Managed by the Ford Motor Company, Willow Run was in some respects a greater engineering feat than the planes it produced. It was
the largest factory in the world
, spread across 3.5 million square feet, with 28,855 windows and 152,000 fluorescent lights. The assembly line traveled so far that, when it reached the edge of the county, designers built a fifty-foot-diameter lazy Susan to rotate the line and avoid paying extra taxes. As American forces drove into the Pacific in 1943, the pace of production at Willow Run doubled, then doubled again. In January 1943, the plant produced 31 B-24s. In February, it was 75. In March, 104 and rising.

To keep the plant humming, Ford hired workers in unprecedented number. When there weren’t enough local men, they recruited throughout the region, and when the region came up short, they offered moving incentives to men as far away as California and the Deep South, building dormitories to house them and a shopping mall to serve them. When there still weren’t enough men, the plant began hiring women, and at the same wage. Soon, there were twelve thousand salaried women on the line,
and the plant’s output continued surging: to 400 planes a month, then 500, then 650.

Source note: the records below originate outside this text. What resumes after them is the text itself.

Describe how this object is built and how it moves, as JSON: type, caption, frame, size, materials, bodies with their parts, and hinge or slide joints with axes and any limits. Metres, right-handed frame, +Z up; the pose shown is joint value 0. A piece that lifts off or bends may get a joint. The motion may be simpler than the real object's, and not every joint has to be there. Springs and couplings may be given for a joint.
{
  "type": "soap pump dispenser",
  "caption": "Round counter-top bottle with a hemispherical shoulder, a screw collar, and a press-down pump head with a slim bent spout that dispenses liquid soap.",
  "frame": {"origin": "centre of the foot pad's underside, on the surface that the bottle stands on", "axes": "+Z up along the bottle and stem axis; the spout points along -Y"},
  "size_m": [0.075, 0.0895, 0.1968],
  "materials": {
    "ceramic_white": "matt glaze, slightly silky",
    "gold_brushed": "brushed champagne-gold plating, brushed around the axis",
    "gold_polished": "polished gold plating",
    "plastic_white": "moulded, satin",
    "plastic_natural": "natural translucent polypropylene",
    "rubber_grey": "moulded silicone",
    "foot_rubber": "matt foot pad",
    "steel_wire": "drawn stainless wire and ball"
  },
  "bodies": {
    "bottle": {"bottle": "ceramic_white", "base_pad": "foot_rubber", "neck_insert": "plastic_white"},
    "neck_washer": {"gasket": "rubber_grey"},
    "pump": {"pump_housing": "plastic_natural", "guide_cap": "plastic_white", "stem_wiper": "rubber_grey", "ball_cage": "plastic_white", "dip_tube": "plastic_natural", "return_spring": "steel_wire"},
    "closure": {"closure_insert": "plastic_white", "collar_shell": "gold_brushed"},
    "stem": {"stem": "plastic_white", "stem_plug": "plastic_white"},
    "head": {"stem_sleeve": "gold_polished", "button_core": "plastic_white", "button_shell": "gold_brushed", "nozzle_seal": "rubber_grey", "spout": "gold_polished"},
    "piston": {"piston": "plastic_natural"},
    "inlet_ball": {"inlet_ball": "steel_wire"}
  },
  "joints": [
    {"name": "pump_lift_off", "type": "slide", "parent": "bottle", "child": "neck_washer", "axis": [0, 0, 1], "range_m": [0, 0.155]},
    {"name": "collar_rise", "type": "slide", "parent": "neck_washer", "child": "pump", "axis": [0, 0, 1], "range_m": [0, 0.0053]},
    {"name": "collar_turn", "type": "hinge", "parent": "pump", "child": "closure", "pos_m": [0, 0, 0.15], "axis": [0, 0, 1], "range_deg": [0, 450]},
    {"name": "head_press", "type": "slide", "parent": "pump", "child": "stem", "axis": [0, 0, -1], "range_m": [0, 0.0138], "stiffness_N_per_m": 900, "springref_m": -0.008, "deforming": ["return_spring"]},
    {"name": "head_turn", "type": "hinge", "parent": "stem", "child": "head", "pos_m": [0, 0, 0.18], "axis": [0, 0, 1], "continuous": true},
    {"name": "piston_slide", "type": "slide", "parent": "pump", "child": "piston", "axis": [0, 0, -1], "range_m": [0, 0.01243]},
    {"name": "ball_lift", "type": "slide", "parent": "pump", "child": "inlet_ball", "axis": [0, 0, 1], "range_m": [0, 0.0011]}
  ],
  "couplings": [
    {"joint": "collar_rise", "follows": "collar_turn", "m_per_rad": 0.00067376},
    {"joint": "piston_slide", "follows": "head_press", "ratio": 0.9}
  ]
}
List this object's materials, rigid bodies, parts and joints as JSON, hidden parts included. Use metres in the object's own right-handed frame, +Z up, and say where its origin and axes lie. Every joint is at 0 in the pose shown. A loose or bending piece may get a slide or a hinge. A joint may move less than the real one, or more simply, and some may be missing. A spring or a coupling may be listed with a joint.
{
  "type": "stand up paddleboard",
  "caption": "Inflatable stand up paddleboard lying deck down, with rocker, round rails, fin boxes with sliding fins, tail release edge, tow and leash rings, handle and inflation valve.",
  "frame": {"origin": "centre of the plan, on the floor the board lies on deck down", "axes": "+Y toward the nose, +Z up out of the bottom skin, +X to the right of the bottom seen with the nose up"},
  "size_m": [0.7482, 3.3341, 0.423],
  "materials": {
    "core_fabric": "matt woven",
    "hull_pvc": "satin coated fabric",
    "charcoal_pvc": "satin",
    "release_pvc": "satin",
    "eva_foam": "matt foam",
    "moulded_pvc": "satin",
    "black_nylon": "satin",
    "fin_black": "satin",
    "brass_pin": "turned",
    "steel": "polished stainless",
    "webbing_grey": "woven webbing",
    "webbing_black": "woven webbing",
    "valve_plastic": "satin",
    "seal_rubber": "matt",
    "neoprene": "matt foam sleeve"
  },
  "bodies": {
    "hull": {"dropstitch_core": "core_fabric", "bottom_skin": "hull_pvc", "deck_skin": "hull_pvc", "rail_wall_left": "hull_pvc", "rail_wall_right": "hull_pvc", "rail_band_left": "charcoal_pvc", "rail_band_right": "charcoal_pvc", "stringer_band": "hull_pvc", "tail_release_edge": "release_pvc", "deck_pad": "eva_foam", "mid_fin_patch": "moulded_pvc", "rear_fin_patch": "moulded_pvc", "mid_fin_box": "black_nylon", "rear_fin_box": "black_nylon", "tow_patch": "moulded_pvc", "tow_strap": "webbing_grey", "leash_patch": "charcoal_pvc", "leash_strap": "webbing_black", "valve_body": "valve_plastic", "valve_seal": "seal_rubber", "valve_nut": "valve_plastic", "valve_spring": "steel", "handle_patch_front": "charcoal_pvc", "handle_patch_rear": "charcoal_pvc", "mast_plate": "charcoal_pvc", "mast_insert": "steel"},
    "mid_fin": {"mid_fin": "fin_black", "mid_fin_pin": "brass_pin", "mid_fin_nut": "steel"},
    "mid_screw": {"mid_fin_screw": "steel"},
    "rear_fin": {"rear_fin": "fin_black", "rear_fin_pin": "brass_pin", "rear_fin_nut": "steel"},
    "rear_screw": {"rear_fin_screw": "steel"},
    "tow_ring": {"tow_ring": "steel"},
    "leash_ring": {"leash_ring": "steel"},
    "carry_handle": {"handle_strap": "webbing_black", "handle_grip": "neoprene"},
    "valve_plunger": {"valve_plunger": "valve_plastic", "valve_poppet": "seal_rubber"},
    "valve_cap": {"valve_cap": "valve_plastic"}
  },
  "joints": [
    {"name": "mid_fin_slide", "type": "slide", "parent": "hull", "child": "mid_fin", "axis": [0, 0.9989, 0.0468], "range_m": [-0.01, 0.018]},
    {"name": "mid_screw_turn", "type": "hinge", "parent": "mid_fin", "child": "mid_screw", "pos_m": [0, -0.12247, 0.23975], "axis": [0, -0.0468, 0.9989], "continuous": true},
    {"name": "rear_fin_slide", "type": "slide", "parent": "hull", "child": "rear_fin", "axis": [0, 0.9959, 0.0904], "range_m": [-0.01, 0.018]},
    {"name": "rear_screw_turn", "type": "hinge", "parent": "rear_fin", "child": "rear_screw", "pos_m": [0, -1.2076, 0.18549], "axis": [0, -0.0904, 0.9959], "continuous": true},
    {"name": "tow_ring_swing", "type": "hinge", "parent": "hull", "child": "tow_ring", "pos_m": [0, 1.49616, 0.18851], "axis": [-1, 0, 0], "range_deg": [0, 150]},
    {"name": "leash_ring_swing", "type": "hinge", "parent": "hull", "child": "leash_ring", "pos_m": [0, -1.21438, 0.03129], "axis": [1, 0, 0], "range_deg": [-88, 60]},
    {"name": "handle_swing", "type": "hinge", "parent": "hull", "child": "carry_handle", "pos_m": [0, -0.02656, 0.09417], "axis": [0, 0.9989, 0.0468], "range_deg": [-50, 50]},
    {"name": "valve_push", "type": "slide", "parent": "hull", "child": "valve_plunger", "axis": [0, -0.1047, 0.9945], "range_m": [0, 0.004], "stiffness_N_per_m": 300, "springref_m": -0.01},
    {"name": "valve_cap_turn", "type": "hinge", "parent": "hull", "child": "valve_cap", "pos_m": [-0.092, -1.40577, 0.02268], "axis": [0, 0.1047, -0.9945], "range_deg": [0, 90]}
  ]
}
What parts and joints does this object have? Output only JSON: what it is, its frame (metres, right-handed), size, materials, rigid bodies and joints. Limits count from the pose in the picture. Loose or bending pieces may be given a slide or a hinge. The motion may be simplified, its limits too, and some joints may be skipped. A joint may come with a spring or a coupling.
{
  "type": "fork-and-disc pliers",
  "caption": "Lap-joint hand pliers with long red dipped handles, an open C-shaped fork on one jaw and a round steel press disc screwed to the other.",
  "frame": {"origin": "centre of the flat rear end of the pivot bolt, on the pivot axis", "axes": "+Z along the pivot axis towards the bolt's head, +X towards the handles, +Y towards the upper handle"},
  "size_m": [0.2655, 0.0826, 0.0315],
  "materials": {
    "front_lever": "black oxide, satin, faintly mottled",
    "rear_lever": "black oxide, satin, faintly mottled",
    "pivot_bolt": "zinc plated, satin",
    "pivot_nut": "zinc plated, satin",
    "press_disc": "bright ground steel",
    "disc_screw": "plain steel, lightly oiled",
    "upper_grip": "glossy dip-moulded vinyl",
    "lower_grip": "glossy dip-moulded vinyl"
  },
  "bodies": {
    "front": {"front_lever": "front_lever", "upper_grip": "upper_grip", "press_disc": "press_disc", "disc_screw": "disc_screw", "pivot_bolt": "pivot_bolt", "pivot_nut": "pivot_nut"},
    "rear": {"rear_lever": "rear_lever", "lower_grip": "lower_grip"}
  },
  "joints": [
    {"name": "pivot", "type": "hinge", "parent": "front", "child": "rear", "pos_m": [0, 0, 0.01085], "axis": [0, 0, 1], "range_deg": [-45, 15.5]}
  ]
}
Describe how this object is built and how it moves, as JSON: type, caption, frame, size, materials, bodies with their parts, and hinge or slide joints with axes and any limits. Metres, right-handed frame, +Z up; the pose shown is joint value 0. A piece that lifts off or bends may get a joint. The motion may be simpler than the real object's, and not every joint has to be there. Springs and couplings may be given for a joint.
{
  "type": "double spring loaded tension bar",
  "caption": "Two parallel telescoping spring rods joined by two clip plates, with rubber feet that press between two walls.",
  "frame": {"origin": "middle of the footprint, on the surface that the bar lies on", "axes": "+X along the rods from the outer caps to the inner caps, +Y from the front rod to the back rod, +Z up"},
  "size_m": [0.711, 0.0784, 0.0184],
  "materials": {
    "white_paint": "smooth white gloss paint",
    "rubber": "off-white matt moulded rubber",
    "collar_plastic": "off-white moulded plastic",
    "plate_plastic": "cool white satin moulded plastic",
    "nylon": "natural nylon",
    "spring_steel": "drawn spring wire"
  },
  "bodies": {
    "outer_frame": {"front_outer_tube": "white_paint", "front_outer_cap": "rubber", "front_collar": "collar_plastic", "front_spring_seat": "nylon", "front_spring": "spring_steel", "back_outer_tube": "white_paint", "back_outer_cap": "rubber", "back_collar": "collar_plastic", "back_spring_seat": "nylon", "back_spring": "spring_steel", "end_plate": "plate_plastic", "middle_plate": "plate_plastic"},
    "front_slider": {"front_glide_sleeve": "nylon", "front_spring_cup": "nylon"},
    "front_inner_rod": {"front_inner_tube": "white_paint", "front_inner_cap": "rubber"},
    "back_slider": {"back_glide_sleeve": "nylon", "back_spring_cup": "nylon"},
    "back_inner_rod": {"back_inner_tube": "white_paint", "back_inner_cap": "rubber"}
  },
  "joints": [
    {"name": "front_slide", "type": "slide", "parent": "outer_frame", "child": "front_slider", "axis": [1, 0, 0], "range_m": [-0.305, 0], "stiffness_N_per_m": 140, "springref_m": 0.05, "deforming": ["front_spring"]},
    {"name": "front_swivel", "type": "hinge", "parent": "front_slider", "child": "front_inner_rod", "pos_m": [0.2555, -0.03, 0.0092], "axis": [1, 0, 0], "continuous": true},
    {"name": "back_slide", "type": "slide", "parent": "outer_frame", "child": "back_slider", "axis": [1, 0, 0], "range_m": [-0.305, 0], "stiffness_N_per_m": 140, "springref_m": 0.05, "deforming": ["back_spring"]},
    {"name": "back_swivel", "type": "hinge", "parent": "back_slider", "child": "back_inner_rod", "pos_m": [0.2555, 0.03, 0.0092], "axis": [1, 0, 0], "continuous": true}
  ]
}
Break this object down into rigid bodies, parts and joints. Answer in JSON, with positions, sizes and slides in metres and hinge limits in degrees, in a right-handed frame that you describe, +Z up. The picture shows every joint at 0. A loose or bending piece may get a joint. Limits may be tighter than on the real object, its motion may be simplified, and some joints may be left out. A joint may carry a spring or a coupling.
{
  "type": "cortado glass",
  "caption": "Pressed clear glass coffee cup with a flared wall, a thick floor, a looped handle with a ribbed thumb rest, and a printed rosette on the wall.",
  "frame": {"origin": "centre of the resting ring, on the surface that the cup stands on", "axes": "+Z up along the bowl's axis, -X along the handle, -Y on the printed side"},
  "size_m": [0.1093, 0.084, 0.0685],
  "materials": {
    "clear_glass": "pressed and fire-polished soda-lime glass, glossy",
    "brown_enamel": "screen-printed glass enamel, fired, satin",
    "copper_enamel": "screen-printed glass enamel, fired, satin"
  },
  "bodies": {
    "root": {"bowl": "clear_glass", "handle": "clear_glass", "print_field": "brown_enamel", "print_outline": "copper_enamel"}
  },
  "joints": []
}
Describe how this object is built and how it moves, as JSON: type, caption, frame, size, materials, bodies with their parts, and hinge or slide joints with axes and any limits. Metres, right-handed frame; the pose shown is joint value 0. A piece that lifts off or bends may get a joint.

Pilots and crews would arrive at the factory, wait for a plane to come off the line, and then climb aboard and fly the eighteen-ton behemoth off to war. The most famous pilot in the world stopped by from time to time. Charles Lindbergh had, like Henry Ford, opposed American involvement in the European war, and he was regarded in many circles as a Nazi sympathizer. He had resigned his own rank in the Air Corps to protest US intervention, but in the aftermath of Pearl Harbor, he had been calling for an assault on the “
Asiatic intruder
.”

Unmatched as a pilot, Lindbergh toured American airfields and manufacturing plants to offer advice on everything from airplane design to combat tactics. “
The Willow Run factory is a stupendous thing
,” he wrote in his journal after a visit to the plant. “It is a sort of Grand Canyon of a mechanized world.” As for the lumbering B-24, Lindbergh was less enamored. “I am not overly impressed with the qualities of this bomber,” he wrote. “When I flew it for a few minutes in the air, I found the controls to be the stiffest and heaviest I have ever handled. Also, I think the gun installations are inadequate and the armor plate poorly installed. I would certainly hate to be in a bomber of this type if a few pursuit planes caught up with it.”

Yet as the war with Japan raged on, production of the B-24 would outpace not only the B-17, but all other planes. No other multi-engine aircraft had ever been manufactured in such numbers, nor has any since. Though assembly of the Liberator ended with the war, in just five years of high-intensity production, more than
18,000 models were built
. By comparison, fewer than 13,000 B-17s were manufactured, and fewer than 4,000 B-29s. In forty years of production, only about 1,500 Boeing 747s have been assembled.

A 1945 advertisement for Ford boasted of Willow Run: “Raw material went in one end, planes came out the other.” A newsreel crowed,

Relentless. Unceasing. On time
. As methodical as a great river fed by its tributaries.”

By the dawn of 1944, it was a river rushing toward the Pacific, and tiny islands like Palau.


W
ITH SO MANY BOMBERS
coming off the production line, the Army needed more men to fly them, and engineers in Nevada set about revamping a sleepy airfield in Tonopah into a massive B-24 training school. With $3 million in new runways, roads, barracks, and hangars, it would be the job of Tonopah to manufacture airmen as quickly as Willow Run produced planes.

They arrived in Tonopah from all across the country, having finished specialty programs like the navigation school at Selman Field, Louisiana, or the gunnery school in Laredo, Texas. But it was in Tonopah that a cluster of ten random men became a crew, bringing their skills together for the first time. Day after day, they roared across the Nevada desert in training. They learned to fly close, in a box formation called “javelin-down,” while spitting bullets from the guns in their nose, tail, waist, ball, and top turrets. After a day of flight, they would find their way back to base by triangulating from the nearby mountains, or by following a lone radio signal, or by charting the night stars.

For many of the men, those stars were the only familiar sight. Born in the 1920s, they had come of age in an endless depression, and many had never left home before or had any idea where they were going. Their uniforms would be their first suits; their barracks, their first homes with lights and plumbing.

At twenty-five, Jimmie Doyle was one of the oldest men in his crew. He came from the flatlands of West Texas, raised by a single dad who’d left his mom and four siblings in Arkansas years earlier, heading across the High Plains with only Jimmie at his side. Growing up in the heart of the Dust Bowl, Jimmie had gone to work with his father—helping to lay
stone walls and build fences on the Llano Estacado caprock. They spent one summer pouring a road base for Route 180 between the towns of Lamesa and Snyder, staking the shoulder with wooden rails and pouring in stone and crushed lime, then hitching up horses to drag a chain across the top. At night, they bedded down with the animals, cooking over a campfire with the other men.